• [Given request] Copy, character for character, the lines running from the one with "rings = build_rings(bodies, mats, ends)" to the one with "zip(*points))), Vector(map(max, zip(*points)))", ends included. Leave out every other line.

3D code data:
▶
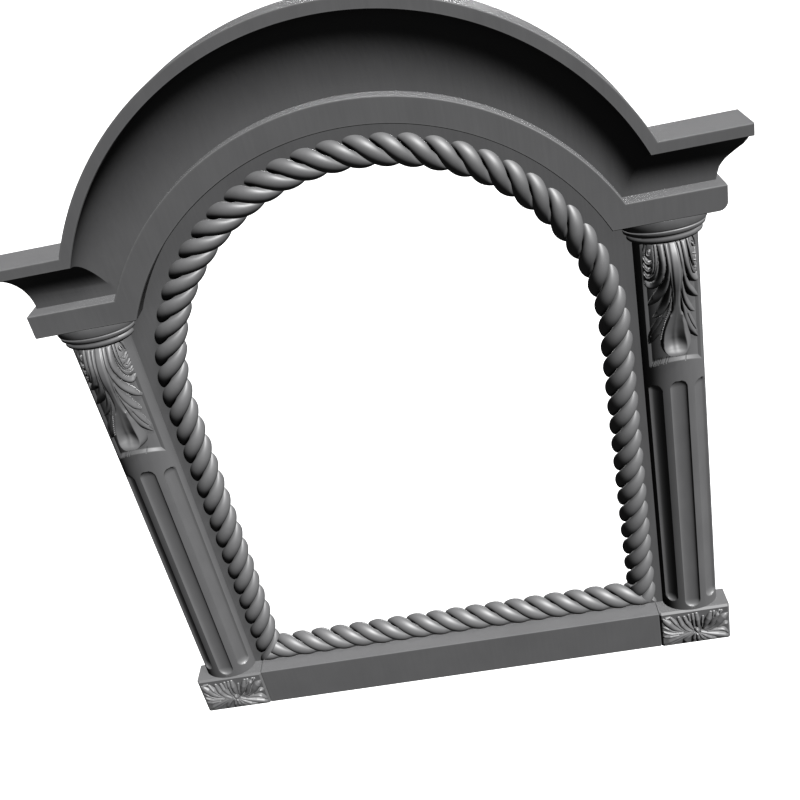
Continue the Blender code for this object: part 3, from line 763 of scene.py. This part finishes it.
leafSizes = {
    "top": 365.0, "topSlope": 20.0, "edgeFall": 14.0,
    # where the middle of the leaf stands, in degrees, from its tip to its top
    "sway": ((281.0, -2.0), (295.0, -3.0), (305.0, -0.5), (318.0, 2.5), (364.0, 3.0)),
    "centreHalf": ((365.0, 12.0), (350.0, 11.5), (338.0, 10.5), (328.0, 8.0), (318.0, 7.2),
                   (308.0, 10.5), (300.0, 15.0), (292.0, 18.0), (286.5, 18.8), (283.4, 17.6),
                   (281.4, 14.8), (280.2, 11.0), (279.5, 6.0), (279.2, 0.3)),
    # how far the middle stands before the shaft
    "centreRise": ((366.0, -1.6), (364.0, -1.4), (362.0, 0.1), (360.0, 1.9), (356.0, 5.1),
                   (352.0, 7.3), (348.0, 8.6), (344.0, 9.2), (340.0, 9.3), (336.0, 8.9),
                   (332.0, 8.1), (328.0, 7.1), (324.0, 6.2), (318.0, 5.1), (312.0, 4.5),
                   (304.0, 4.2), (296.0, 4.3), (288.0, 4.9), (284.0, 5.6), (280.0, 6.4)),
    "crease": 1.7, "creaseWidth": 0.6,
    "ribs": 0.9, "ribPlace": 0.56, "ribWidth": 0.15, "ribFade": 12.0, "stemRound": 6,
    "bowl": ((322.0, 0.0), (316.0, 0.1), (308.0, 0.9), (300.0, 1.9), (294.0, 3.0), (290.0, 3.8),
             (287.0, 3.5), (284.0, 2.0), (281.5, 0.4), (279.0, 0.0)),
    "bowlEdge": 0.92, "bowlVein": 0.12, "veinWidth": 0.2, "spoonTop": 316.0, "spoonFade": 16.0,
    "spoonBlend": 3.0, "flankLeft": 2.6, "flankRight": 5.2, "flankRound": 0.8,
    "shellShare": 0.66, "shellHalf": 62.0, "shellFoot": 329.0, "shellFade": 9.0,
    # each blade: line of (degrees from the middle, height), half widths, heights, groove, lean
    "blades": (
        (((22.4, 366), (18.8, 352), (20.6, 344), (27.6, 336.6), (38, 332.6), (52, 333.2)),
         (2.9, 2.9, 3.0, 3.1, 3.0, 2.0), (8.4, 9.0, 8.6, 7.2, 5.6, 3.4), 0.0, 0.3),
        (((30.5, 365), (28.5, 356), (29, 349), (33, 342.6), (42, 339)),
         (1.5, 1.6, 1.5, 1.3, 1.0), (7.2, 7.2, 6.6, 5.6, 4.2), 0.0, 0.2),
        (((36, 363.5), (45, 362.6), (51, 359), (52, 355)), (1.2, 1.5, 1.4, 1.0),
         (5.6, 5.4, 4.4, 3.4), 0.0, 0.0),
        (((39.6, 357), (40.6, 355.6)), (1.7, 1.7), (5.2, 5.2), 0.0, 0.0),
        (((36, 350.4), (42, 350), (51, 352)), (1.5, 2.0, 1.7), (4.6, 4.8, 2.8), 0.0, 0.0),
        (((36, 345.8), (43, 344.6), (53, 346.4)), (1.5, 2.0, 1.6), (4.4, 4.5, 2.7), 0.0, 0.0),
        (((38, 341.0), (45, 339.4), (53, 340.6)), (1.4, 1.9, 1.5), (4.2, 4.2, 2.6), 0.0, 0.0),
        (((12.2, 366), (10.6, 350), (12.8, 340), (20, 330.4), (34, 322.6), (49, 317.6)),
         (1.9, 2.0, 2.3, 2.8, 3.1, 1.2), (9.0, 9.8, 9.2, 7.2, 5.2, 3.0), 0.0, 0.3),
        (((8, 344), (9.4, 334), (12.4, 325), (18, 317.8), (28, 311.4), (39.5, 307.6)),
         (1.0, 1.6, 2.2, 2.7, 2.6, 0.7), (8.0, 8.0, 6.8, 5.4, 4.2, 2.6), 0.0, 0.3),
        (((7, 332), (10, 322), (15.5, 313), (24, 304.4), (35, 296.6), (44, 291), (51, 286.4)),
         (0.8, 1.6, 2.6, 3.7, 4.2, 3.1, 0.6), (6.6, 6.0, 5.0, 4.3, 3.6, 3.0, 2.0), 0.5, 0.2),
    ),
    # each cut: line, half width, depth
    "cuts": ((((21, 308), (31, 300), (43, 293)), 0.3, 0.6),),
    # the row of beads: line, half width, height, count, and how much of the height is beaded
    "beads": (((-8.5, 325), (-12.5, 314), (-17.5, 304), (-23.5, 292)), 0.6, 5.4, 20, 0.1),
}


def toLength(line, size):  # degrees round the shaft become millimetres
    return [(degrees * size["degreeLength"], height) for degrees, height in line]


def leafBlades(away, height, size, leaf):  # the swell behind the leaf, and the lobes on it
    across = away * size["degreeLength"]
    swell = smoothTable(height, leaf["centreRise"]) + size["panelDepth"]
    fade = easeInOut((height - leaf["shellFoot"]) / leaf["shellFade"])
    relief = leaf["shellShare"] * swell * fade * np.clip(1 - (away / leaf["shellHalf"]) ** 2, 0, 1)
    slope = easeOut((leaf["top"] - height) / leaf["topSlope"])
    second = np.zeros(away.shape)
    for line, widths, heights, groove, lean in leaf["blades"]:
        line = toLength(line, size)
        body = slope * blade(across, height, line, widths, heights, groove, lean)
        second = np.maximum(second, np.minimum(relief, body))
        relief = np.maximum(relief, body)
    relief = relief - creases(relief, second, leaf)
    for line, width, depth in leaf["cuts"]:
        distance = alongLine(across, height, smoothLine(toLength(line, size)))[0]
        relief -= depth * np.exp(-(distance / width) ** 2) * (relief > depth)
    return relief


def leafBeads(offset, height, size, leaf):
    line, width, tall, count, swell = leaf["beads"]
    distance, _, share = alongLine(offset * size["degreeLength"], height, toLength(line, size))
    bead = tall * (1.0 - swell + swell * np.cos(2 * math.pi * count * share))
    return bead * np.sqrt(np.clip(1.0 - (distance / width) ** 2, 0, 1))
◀
▶
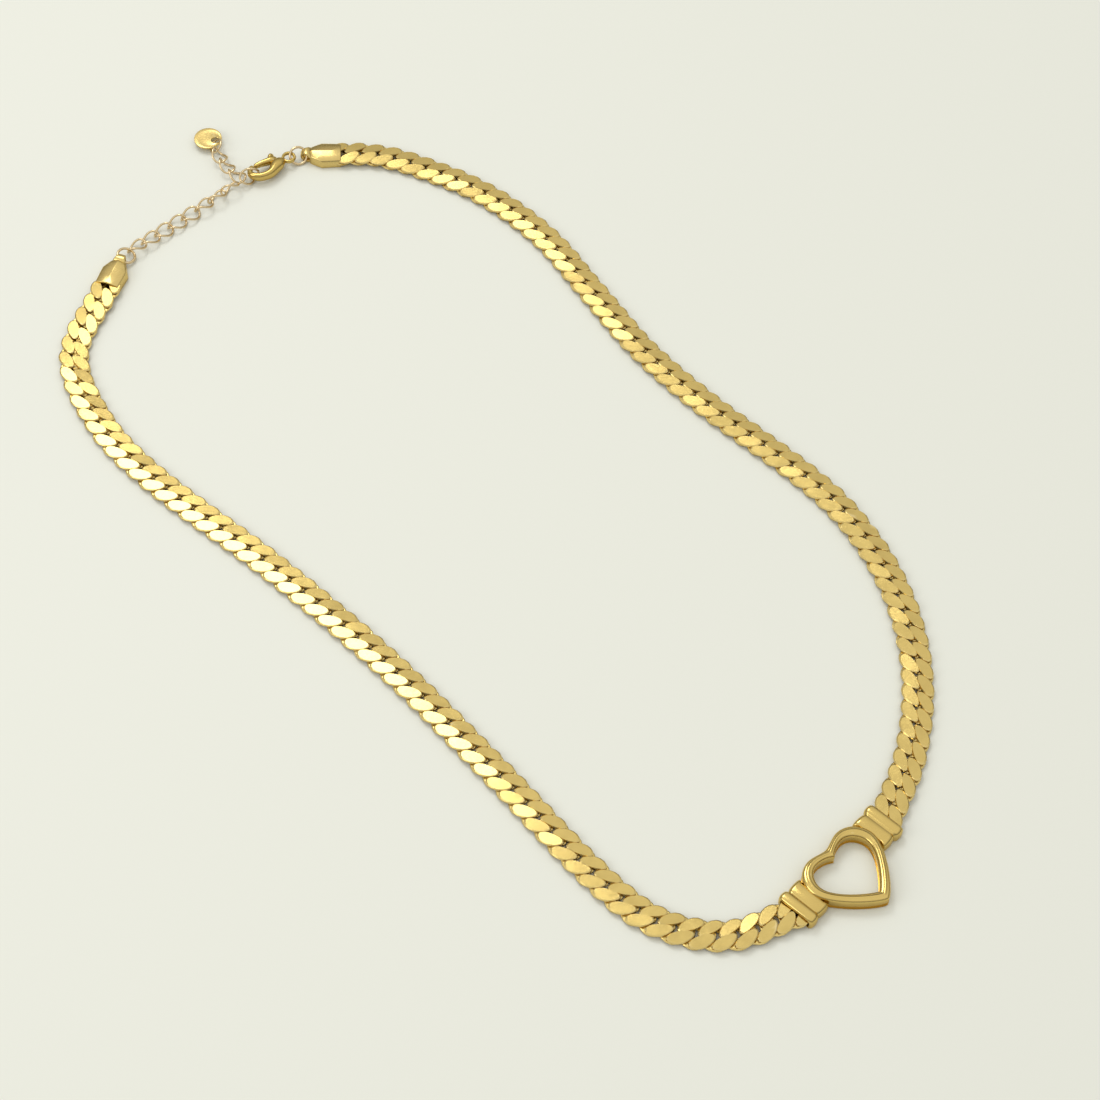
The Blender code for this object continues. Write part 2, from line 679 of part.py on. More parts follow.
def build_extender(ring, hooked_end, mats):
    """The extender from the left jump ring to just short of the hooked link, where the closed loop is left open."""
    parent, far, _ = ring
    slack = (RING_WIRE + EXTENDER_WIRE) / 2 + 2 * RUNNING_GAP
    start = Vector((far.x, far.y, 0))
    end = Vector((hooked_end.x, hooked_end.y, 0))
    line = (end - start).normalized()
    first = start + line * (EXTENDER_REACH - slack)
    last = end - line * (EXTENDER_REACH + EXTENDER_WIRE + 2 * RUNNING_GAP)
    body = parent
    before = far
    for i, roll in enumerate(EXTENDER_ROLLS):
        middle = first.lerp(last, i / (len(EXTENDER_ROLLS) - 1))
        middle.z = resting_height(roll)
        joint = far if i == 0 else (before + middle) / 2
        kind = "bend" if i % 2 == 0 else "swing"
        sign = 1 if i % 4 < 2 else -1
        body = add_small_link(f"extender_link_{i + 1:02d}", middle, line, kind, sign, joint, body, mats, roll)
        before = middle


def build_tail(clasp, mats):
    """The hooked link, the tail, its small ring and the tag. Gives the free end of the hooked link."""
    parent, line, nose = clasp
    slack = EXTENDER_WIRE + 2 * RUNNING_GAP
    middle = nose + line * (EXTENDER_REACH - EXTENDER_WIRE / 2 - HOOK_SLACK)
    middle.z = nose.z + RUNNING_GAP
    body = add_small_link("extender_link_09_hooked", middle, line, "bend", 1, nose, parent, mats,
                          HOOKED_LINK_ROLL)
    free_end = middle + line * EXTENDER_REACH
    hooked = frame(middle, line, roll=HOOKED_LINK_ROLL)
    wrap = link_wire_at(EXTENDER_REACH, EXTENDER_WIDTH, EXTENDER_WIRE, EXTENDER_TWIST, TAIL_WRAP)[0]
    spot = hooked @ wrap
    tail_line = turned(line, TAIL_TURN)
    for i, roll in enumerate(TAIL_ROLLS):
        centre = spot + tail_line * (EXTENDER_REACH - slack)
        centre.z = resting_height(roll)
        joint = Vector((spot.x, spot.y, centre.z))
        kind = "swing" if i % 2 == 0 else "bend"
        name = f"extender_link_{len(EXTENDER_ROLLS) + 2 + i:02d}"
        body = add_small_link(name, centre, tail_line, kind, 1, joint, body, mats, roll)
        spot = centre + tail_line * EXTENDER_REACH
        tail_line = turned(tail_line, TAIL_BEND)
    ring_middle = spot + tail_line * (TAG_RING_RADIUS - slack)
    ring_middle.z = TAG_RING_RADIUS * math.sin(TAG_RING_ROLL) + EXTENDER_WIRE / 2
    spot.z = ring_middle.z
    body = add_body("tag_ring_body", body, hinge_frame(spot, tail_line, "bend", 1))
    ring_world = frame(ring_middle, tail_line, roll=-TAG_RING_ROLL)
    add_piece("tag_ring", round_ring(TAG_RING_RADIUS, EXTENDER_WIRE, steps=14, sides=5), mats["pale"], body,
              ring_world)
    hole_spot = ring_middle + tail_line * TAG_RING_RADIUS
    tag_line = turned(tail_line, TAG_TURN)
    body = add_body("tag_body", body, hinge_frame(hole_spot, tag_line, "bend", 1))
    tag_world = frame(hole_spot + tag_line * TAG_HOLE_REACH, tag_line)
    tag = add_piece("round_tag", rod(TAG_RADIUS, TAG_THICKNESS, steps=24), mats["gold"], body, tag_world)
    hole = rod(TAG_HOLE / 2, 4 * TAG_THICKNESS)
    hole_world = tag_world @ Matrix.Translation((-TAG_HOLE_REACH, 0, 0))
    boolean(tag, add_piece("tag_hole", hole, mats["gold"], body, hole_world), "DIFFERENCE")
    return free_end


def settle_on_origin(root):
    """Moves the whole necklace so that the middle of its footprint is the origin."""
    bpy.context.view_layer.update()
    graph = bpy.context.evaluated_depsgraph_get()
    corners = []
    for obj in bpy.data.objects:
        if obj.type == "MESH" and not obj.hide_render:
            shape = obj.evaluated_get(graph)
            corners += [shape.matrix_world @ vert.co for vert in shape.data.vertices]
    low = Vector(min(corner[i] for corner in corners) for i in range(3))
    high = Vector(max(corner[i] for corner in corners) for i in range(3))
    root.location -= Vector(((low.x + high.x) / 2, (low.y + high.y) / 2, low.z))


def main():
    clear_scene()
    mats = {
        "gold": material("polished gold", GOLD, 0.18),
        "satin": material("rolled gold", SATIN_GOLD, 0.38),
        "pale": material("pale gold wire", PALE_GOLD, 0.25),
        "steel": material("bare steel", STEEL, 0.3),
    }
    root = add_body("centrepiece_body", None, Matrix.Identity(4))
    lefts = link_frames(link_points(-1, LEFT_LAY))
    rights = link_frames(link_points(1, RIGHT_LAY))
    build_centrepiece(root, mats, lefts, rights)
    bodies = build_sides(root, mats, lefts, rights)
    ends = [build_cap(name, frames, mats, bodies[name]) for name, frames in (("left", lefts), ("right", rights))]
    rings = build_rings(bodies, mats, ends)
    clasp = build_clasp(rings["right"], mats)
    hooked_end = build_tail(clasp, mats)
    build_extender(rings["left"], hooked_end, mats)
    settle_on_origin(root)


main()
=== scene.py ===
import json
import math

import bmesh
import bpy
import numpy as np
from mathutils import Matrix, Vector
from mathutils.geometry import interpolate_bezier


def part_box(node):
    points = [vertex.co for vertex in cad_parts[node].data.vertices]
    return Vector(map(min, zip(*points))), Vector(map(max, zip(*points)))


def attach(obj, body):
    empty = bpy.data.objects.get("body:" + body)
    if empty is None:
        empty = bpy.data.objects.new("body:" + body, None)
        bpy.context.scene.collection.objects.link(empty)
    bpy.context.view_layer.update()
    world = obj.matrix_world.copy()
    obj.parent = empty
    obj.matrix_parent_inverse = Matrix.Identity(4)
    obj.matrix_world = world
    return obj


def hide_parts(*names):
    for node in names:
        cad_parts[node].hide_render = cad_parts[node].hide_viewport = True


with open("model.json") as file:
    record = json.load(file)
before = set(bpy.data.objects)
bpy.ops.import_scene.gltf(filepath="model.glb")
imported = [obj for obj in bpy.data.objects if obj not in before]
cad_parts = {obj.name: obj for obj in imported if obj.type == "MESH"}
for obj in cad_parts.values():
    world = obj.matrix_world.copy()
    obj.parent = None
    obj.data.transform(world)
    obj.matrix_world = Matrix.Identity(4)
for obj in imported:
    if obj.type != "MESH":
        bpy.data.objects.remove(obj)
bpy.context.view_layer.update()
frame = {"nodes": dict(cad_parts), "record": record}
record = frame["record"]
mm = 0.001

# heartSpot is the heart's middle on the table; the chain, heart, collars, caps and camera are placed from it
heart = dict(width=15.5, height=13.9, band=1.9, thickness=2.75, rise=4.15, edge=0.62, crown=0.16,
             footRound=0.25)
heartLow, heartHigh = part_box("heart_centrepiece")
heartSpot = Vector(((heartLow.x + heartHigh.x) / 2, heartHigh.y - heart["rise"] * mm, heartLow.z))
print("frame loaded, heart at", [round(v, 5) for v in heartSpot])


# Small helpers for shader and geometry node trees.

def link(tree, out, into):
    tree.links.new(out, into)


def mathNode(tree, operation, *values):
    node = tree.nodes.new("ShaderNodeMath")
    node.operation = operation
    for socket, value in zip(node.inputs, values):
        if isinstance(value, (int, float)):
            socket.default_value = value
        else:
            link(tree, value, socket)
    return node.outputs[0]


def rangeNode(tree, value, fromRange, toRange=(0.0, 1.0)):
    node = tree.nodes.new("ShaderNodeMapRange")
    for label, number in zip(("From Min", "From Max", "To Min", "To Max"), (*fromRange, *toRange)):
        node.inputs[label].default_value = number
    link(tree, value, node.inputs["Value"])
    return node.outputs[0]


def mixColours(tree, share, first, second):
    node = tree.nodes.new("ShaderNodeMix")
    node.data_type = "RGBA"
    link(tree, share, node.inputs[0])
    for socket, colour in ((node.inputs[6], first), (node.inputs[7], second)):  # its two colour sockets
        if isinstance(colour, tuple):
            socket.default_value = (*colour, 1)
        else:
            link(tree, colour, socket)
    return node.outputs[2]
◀
• [Solution for this problem]
    rings = build_rings(bodies, mats, ends)
    clasp = build_clasp(rings["right"], mats)
    hooked_end = build_tail(clasp, mats)
    build_extender(rings["left"], hooked_end, mats)
    settle_on_origin(root)


main()
=== scene.py ===
import json
import math

import bmesh
import bpy
import numpy as np
from mathutils import Matrix, Vector
from mathutils.geometry import interpolate_bezier


def part_box(node):
    points = [vertex.co for vertex in cad_parts[node].data.vertices]
    return Vector(map(min, zip(*points))), Vector(map(max, zip(*points)))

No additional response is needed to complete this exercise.